Compartmentalizing....Why do you only apply these standards to belief in god but not anything else in life?

Millions of people make similar claims around the world and they aren't accepted just because they "feel true" or because multiple people believe the same thing (bandwagon argument)

More here...

and internal justification (It's true for me) simply doesn't work.


2) What do you believe in then / You can't prove that God doesn't exist

Fallacy of shifting the burden of proof and a red herring...Believers are making the positive claim; people who don't accept a claim don't have to demonstrate why this claim is false.

Example:
Me: I can fly
You: Prove it.
Me: You can't disprove my flight!


3) Is it is possibility that God exists? Might God exist?
Sure, God might exist...anything might exist. The idea that something might exist doesn't give credence to a claim being either true or false.

4) You can't explain it and that's the point!
Great, the idea that something can't be explained doesn't make it true. Extraordinary claims require extraordinary evidence and exemplary explanations.
>>Argument from ignorance /special pleading / God of the Gaps
Let's apply "you can't explain it" to lightning. Humans at one point could not explain lightning, but we eventually found and explanation. Lack of explanation doesn't demonstrate or give weight to the idea that a god exists.

"I can't explain it" = I don't know, not "God exists."

I can't explain witchcraft and alchemy...so are these ideas suddenly plausible?

5) "That's why it's called faith"

Why is faith a reliable mechanism for knowledge? To believe something its to stand in some position to reality with knowledge that something is true. "Faith" shouldn't be acceptable when very specific claims are made that aren't backed up with specific facts, reasons, and arguments.

Arguments debunked here and here


6) My faith in God is like the faith that you have in your parents protecting you.
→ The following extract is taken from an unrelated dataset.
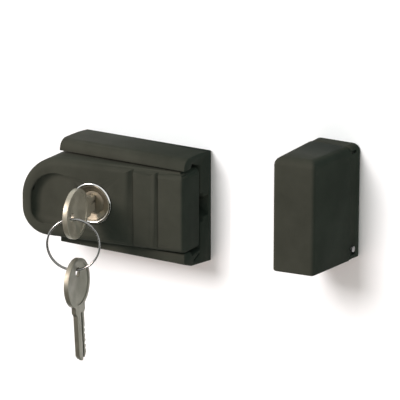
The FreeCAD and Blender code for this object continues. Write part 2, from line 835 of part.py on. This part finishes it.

This is the fallacy of equivocation...this is a different kind of faith being used in two different contexts with two different meanings.

More here...

6) "There's facts out there that Jesus existed and was the son of God! It's in history books!" (but yet the person provides none of this evidence)

Appeal to authority... the idea that something is in a book doesn't make it true. We need information as to how this information was gained, who gained it, and why it is reliable.

Also, how can we have information about SUPERNATURAL CLAIMS in history books? History books aren't religious books. So what if Jesus did exist? Does this suddenly make him divine? Of course not...

More on this here...


7) "You can't know for sure!"

Red herring, shifting the burden, strawman, and special pleading.

I don't claim to know anything "for sure," but I have reliable means for gaining information...and not all claims are created equal. A claim such as "I was abducted by aliens last night" and "My mother is going to drive me to the DMV" carry much different weight.

I don't care about absolute certainty...and during the discussion the people kept saying "I don't know for sure" and told them to stop saying "for sure" because I'm not claiming this and I don't claim absolute certainty.

8) You don't believe in God because no dramatic event happened in your life that made you believe in him. Many dramatic events happened in my life and that's why I don't believe. Until something dramatic happens in your life, you won't believe.

I don't base knowledge and beliefs about extraordinary claims on personal experience of dramatic events and dramatic events certainly don't give weight to the idea that a god exists...so what? What god exists? Is my friend right for believing in Odin because dramatic experiences happened in his life?

Do we honestly base beliefs about extraordinary claims on personal experience? Wouldn't we have to accept every claim that every person said? The believer is special pleading here.

9) What happens if you're wrong? What if God exists and you go to hell?
This video says it all. You should watch it.


10) This belief gives my life meaning and God set a path for me to live. I've been through hard times and faith in God led me through the hard times.


-----


At the end of the day it's not me failing to believe in something because I haven't encountered dramatic experiences...almost everyone has, anyway. I don't believe in any gods because the claims from the believers have failed to produce good reason for belief. Arguments, evidence, and reason determine beliefs about extraordinary propositions, not personal experiences.

People of all different religions (and even people of the same religion) make totally different claims about the nature of the universe and we can't accept them all just because someone "feels it is true." Guess what? My neighbor Earl "feels that" he encountered the Loch Ness Monster and there's no way to explain the encounter and it's just faith. This is the same thing that believers have provided me tonight. Nonsense.

Apologetic speakers are actually formulating reasons for their beliefs and developing reasons for why they believe what they believe. We can examine these claims instead of listening to "it feels good to me" and "I had personal experiences that I can't explain."

It pains me to hear that people have analyzed the arguments when they clearly haven't while presenting nonsense like Pascal's Wager and saying that I don't believe YET because I haven't encountered God.